What is expected.
Extract, unchanged, each line of the listing below from its first line through the line that contains "pad_y = 17; // [14:1:18]", inclusive, and nothing else.

Supplied information.

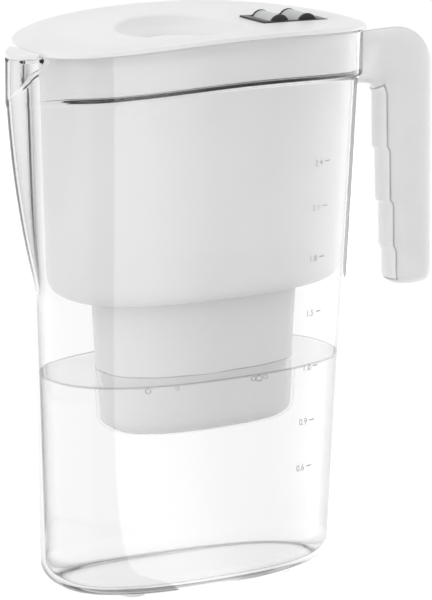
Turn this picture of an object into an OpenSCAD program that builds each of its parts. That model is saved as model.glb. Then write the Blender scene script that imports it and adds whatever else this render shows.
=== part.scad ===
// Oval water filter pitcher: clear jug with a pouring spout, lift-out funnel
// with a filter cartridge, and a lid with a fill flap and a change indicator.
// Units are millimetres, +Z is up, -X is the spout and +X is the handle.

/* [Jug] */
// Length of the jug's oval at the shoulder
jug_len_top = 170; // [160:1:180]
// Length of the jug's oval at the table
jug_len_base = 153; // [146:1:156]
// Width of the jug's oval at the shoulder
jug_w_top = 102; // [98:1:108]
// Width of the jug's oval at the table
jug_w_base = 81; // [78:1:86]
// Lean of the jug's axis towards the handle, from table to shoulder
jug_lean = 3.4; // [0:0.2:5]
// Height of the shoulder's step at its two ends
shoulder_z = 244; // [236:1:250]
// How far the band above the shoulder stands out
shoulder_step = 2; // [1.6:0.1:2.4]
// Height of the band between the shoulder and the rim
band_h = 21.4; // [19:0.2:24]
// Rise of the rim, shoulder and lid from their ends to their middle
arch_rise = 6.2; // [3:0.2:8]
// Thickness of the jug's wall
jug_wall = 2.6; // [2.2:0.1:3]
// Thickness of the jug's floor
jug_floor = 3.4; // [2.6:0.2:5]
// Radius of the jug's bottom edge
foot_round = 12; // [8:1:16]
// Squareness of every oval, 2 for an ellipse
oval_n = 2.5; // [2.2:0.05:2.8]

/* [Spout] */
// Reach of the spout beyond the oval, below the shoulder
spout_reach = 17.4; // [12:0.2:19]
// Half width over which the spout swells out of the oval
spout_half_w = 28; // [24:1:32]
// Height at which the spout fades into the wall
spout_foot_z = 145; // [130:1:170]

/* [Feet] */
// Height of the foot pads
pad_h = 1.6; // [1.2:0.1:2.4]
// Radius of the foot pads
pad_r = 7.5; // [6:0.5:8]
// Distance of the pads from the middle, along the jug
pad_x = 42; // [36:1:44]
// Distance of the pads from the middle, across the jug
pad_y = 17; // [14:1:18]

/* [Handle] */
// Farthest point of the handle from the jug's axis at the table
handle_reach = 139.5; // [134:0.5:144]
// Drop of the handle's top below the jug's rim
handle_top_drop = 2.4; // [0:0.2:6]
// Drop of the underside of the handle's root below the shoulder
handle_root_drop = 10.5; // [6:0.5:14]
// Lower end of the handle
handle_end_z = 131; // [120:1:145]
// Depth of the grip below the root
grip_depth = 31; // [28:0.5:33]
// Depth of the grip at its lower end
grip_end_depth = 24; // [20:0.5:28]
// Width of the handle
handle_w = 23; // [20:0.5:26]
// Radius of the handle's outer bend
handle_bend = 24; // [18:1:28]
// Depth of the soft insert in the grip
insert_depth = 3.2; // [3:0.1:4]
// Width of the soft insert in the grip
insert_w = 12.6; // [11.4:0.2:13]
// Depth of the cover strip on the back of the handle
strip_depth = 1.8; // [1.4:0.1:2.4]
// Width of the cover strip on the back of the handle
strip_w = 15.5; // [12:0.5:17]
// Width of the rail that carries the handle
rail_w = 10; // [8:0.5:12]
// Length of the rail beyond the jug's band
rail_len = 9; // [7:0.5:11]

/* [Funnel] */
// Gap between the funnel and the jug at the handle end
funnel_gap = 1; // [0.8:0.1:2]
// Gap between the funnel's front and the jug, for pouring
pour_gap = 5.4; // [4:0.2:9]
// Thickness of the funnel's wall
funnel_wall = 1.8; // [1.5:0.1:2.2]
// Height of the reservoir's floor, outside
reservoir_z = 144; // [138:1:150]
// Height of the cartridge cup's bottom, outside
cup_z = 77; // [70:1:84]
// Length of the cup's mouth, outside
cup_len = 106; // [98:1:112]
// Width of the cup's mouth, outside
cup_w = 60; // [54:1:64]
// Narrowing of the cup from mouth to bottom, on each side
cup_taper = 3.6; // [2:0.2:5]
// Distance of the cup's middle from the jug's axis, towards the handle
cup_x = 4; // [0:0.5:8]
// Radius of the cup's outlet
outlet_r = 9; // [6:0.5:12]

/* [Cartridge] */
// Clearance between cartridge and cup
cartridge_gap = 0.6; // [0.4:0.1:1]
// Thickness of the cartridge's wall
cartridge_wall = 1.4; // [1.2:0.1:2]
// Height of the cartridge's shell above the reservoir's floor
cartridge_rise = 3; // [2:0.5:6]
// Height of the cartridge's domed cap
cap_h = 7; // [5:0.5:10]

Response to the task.
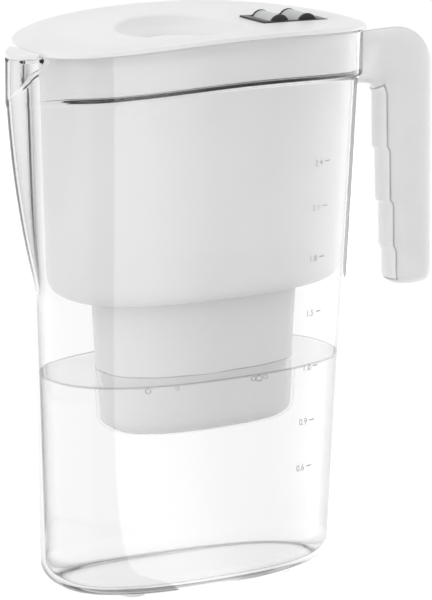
Turn this picture of an object into an OpenSCAD program that builds each of its parts. That model is saved as model.glb. Then write the Blender scene script that imports it and adds whatever else this render shows.
=== part.scad ===
// Oval water filter pitcher: clear jug with a pouring spout, lift-out funnel
// with a filter cartridge, and a lid with a fill flap and a change indicator.
// Units are millimetres, +Z is up, -X is the spout and +X is the handle.

/* [Jug] */
// Length of the jug's oval at the shoulder
jug_len_top = 170; // [160:1:180]
// Length of the jug's oval at the table
jug_len_base = 153; // [146:1:156]
// Width of the jug's oval at the shoulder
jug_w_top = 102; // [98:1:108]
// Width of the jug's oval at the table
jug_w_base = 81; // [78:1:86]
// Lean of the jug's axis towards the handle, from table to shoulder
jug_lean = 3.4; // [0:0.2:5]
// Height of the shoulder's step at its two ends
shoulder_z = 244; // [236:1:250]
// How far the band above the shoulder stands out
shoulder_step = 2; // [1.6:0.1:2.4]
// Height of the band between the shoulder and the rim
band_h = 21.4; // [19:0.2:24]
// Rise of the rim, shoulder and lid from their ends to their middle
arch_rise = 6.2; // [3:0.2:8]
// Thickness of the jug's wall
jug_wall = 2.6; // [2.2:0.1:3]
// Thickness of the jug's floor
jug_floor = 3.4; // [2.6:0.2:5]
// Radius of the jug's bottom edge
foot_round = 12; // [8:1:16]
// Squareness of every oval, 2 for an ellipse
oval_n = 2.5; // [2.2:0.05:2.8]

/* [Spout] */
// Reach of the spout beyond the oval, below the shoulder
spout_reach = 17.4; // [12:0.2:19]
// Half width over which the spout swells out of the oval
spout_half_w = 28; // [24:1:32]
// Height at which the spout fades into the wall
spout_foot_z = 145; // [130:1:170]

/* [Feet] */
// Height of the foot pads
pad_h = 1.6; // [1.2:0.1:2.4]
// Radius of the foot pads
pad_r = 7.5; // [6:0.5:8]
// Distance of the pads from the middle, along the jug
pad_x = 42; // [36:1:44]
// Distance of the pads from the middle, across the jug
pad_y = 17; // [14:1:18]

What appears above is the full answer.